Short task:
Repeat the material in full. Keep every line exactly as it is.

Supplied data:

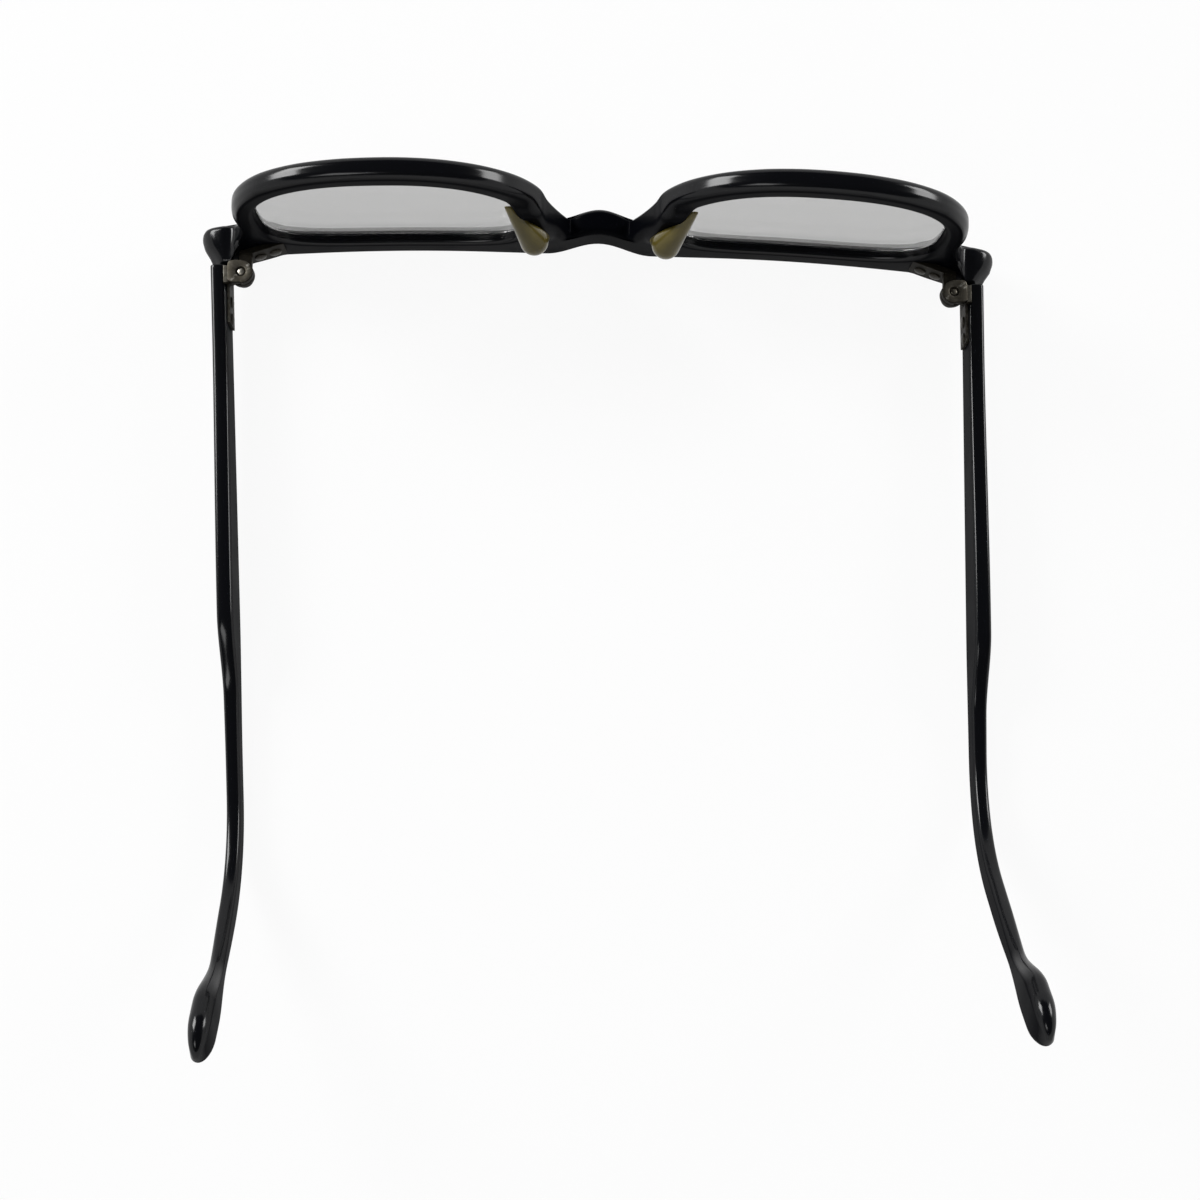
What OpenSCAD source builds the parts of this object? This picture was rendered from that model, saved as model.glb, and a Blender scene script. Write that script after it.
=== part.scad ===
/* [Front] */

// Width of the front over both endpieces
front_w = 143.2; // [142:0.2:145]

// Thickness of the rims, from the front face to the rear face
front_depth = 3.9; // [3.6:0.1:4.2]

// Lean of the front, its lower edge toward the face, in degrees
front_tilt = 6.5; // [4:0.5:9]

// Height of one lens opening
opening_h = 33.8; // [32:0.2:35]

// Distance between the two lens openings
nose_gap = 26.4; // [25.8:0.1:27]

// Distance from a lens opening to the outer end of the front
end_len = 12.2; // [12:0.05:12.6]

// Height of the brow bar along the upper edge
brow_h = 5.3; // [4.9:0.1:5.8]

// Width of the rim at the side of a lens
rim_w = 3.95; // [3.6:0.05:4.2]

// Height of the bridge at its middle
bridge_h = 7.4; // [6.8:0.1:8.2]

// How far the bridge stands forward of the rims
bridge_bulge = 2.5; // [1.5:0.1:3]

/* [Lenses] */

// Thickness of a lens
lens_t = 1.5; // [1.4:0.1:1.8]

// Depth of the groove that holds the edge of a lens
groove_depth = 0.65; // [0.5:0.05:0.8]

/* [Nose pads] */

// How far a nose pad stands behind the rim
pad_reach = 5.4; // [5:0.1:6]

// Radius of the rounded tip of a nose pad
pad_tip_r = 2.7; // [2.4:0.1:3]

/* [Hinges] */

// Radius of the hinge barrels
barrel_r = 2.15; // [2:0.05:2.2]

// Height of the three barrels together
hinge_h = 4; // [3.8:0.1:4.4]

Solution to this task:
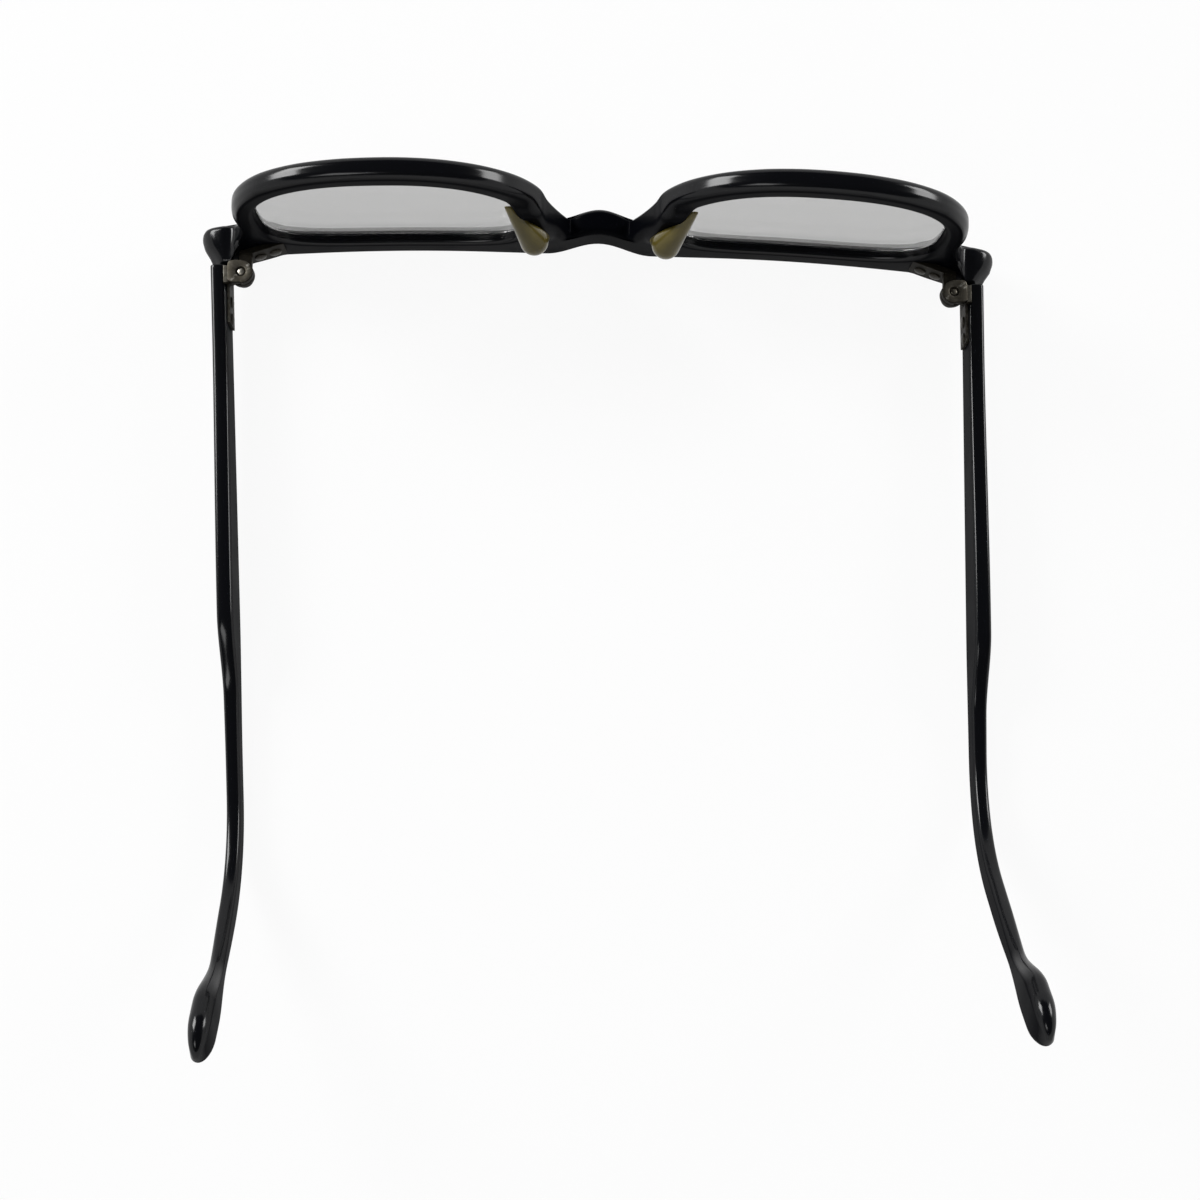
What OpenSCAD source builds the parts of this object? This picture was rendered from that model, saved as model.glb, and a Blender scene script. Write that script after it.
=== part.scad ===
/* [Front] */

// Width of the front over both endpieces
front_w = 143.2; // [142:0.2:145]

// Thickness of the rims, from the front face to the rear face
front_depth = 3.9; // [3.6:0.1:4.2]

// Lean of the front, its lower edge toward the face, in degrees
front_tilt = 6.5; // [4:0.5:9]

// Height of one lens opening
opening_h = 33.8; // [32:0.2:35]

// Distance between the two lens openings
nose_gap = 26.4; // [25.8:0.1:27]

// Distance from a lens opening to the outer end of the front
end_len = 12.2; // [12:0.05:12.6]

// Height of the brow bar along the upper edge
brow_h = 5.3; // [4.9:0.1:5.8]

// Width of the rim at the side of a lens
rim_w = 3.95; // [3.6:0.05:4.2]

// Height of the bridge at its middle
bridge_h = 7.4; // [6.8:0.1:8.2]

// How far the bridge stands forward of the rims
bridge_bulge = 2.5; // [1.5:0.1:3]

/* [Lenses] */

// Thickness of a lens
lens_t = 1.5; // [1.4:0.1:1.8]

// Depth of the groove that holds the edge of a lens
groove_depth = 0.65; // [0.5:0.05:0.8]

/* [Nose pads] */

// How far a nose pad stands behind the rim
pad_reach = 5.4; // [5:0.1:6]

// Radius of the rounded tip of a nose pad
pad_tip_r = 2.7; // [2.4:0.1:3]

/* [Hinges] */

// Radius of the hinge barrels
barrel_r = 2.15; // [2:0.05:2.2]

// Height of the three barrels together
hinge_h = 4; // [3.8:0.1:4.4]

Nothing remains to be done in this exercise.